● Data segment:
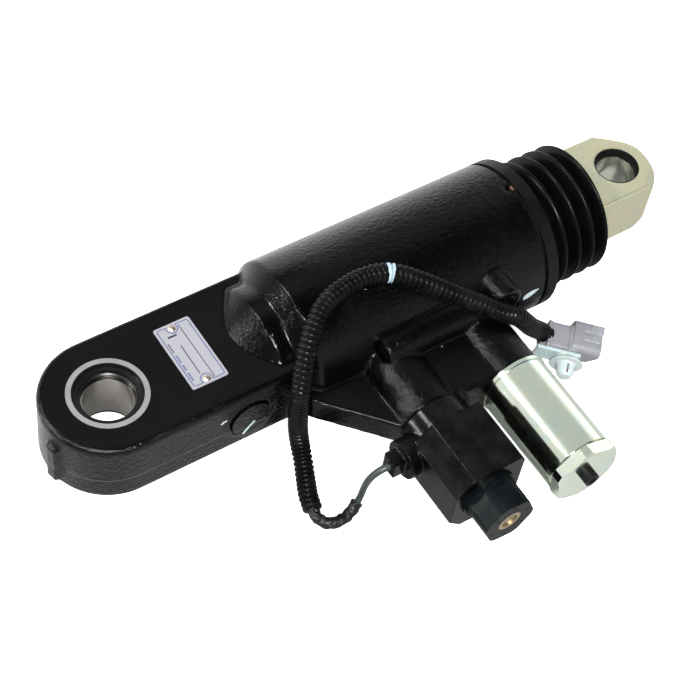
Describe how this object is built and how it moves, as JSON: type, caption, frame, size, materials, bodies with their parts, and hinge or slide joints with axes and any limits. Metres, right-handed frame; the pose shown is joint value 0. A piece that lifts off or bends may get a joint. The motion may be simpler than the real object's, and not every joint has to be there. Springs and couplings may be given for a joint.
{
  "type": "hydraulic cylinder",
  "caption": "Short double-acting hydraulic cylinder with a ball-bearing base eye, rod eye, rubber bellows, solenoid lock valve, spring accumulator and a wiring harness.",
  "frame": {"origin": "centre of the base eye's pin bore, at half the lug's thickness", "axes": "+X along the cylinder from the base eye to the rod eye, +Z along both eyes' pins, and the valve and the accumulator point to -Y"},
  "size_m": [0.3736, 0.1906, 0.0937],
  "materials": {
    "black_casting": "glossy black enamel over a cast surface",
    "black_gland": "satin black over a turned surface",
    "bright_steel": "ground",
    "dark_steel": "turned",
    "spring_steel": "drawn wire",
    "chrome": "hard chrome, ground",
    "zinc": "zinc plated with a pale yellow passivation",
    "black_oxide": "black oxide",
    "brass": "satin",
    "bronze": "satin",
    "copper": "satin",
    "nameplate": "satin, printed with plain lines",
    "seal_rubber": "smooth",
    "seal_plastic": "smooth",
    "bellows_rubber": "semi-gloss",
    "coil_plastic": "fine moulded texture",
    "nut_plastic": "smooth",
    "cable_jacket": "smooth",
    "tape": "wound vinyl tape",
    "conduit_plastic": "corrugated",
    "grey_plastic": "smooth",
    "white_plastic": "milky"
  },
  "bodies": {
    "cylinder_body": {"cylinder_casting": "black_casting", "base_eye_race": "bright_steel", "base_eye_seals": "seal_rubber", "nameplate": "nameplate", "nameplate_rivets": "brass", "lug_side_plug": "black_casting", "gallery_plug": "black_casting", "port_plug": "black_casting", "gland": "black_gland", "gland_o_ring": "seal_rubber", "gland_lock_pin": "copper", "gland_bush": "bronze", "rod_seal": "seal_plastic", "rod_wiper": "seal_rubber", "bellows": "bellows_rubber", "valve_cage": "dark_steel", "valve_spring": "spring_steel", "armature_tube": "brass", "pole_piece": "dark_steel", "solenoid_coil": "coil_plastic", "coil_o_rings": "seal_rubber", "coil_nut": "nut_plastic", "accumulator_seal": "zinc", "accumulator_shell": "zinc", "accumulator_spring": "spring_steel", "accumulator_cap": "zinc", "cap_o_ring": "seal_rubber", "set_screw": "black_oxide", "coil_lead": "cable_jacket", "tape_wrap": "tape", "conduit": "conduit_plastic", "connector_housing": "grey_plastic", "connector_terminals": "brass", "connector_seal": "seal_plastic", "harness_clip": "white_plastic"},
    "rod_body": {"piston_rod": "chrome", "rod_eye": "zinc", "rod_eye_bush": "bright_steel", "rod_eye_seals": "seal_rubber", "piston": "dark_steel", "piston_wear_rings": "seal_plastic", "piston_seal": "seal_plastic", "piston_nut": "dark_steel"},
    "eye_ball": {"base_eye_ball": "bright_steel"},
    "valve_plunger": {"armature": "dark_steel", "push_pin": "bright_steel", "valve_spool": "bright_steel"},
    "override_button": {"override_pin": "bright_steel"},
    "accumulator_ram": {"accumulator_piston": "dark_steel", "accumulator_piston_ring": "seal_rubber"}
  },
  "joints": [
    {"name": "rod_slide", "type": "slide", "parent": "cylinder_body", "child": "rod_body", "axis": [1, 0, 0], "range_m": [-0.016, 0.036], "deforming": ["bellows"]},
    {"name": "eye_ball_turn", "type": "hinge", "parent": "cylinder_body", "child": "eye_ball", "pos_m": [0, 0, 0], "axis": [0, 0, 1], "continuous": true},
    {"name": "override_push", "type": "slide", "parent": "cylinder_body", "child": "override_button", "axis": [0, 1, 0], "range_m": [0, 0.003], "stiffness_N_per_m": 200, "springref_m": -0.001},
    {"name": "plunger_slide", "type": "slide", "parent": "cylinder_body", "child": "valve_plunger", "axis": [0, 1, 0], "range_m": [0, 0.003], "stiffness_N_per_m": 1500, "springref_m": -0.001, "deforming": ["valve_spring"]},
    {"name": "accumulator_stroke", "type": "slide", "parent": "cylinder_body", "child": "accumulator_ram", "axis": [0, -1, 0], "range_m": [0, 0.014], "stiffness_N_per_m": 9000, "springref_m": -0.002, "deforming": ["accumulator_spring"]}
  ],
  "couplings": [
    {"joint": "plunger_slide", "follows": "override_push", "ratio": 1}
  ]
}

● What the task requires: Copy out the material above in its entirety. Every detail must match.

● Output below:
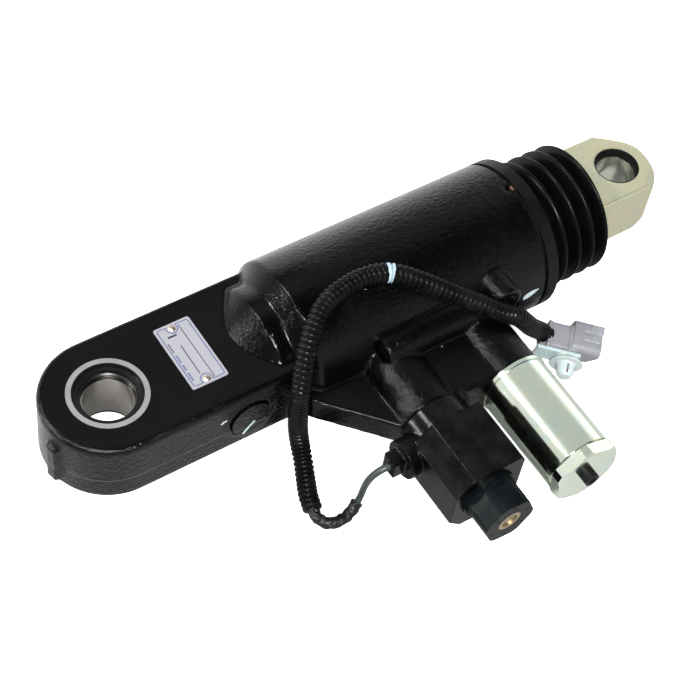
Describe how this object is built and how it moves, as JSON: type, caption, frame, size, materials, bodies with their parts, and hinge or slide joints with axes and any limits. Metres, right-handed frame; the pose shown is joint value 0. A piece that lifts off or bends may get a joint. The motion may be simpler than the real object's, and not every joint has to be there. Springs and couplings may be given for a joint.
{
  "type": "hydraulic cylinder",
  "caption": "Short double-acting hydraulic cylinder with a ball-bearing base eye, rod eye, rubber bellows, solenoid lock valve, spring accumulator and a wiring harness.",
  "frame": {"origin": "centre of the base eye's pin bore, at half the lug's thickness", "axes": "+X along the cylinder from the base eye to the rod eye, +Z along both eyes' pins, and the valve and the accumulator point to -Y"},
  "size_m": [0.3736, 0.1906, 0.0937],
  "materials": {
    "black_casting": "glossy black enamel over a cast surface",
    "black_gland": "satin black over a turned surface",
    "bright_steel": "ground",
    "dark_steel": "turned",
    "spring_steel": "drawn wire",
    "chrome": "hard chrome, ground",
    "zinc": "zinc plated with a pale yellow passivation",
    "black_oxide": "black oxide",
    "brass": "satin",
    "bronze": "satin",
    "copper": "satin",
    "nameplate": "satin, printed with plain lines",
    "seal_rubber": "smooth",
    "seal_plastic": "smooth",
    "bellows_rubber": "semi-gloss",
    "coil_plastic": "fine moulded texture",
    "nut_plastic": "smooth",
    "cable_jacket": "smooth",
    "tape": "wound vinyl tape",
    "conduit_plastic": "corrugated",
    "grey_plastic": "smooth",
    "white_plastic": "milky"
  },
  "bodies": {
    "cylinder_body": {"cylinder_casting": "black_casting", "base_eye_race": "bright_steel", "base_eye_seals": "seal_rubber", "nameplate": "nameplate", "nameplate_rivets": "brass", "lug_side_plug": "black_casting", "gallery_plug": "black_casting", "port_plug": "black_casting", "gland": "black_gland", "gland_o_ring": "seal_rubber", "gland_lock_pin": "copper", "gland_bush": "bronze", "rod_seal": "seal_plastic", "rod_wiper": "seal_rubber", "bellows": "bellows_rubber", "valve_cage": "dark_steel", "valve_spring": "spring_steel", "armature_tube": "brass", "pole_piece": "dark_steel", "solenoid_coil": "coil_plastic", "coil_o_rings": "seal_rubber", "coil_nut": "nut_plastic", "accumulator_seal": "zinc", "accumulator_shell": "zinc", "accumulator_spring": "spring_steel", "accumulator_cap": "zinc", "cap_o_ring": "seal_rubber", "set_screw": "black_oxide", "coil_lead": "cable_jacket", "tape_wrap": "tape", "conduit": "conduit_plastic", "connector_housing": "grey_plastic", "connector_terminals": "brass", "connector_seal": "seal_plastic", "harness_clip": "white_plastic"},
    "rod_body": {"piston_rod": "chrome", "rod_eye": "zinc", "rod_eye_bush": "bright_steel", "rod_eye_seals": "seal_rubber", "piston": "dark_steel", "piston_wear_rings": "seal_plastic", "piston_seal": "seal_plastic", "piston_nut": "dark_steel"},
    "eye_ball": {"base_eye_ball": "bright_steel"},
    "valve_plunger": {"armature": "dark_steel", "push_pin": "bright_steel", "valve_spool": "bright_steel"},
    "override_button": {"override_pin": "bright_steel"},
    "accumulator_ram": {"accumulator_piston": "dark_steel", "accumulator_piston_ring": "seal_rubber"}
  },
  "joints": [
    {"name": "rod_slide", "type": "slide", "parent": "cylinder_body", "child": "rod_body", "axis": [1, 0, 0], "range_m": [-0.016, 0.036], "deforming": ["bellows"]},
    {"name": "eye_ball_turn", "type": "hinge", "parent": "cylinder_body", "child": "eye_ball", "pos_m": [0, 0, 0], "axis": [0, 0, 1], "continuous": true},
    {"name": "override_push", "type": "slide", "parent": "cylinder_body", "child": "override_button", "axis": [0, 1, 0], "range_m": [0, 0.003], "stiffness_N_per_m": 200, "springref_m": -0.001},
    {"name": "plunger_slide", "type": "slide", "parent": "cylinder_body", "child": "valve_plunger", "axis": [0, 1, 0], "range_m": [0, 0.003], "stiffness_N_per_m": 1500, "springref_m": -0.001, "deforming": ["valve_spring"]},
    {"name": "accumulator_stroke", "type": "slide", "parent": "cylinder_body", "child": "accumulator_ram", "axis": [0, -1, 0], "range_m": [0, 0.014], "stiffness_N_per_m": 9000, "springref_m": -0.002, "deforming": ["accumulator_spring"]}
  ],
  "couplings": [
    {"joint": "plunger_slide", "follows": "override_push", "ratio": 1}
  ]
}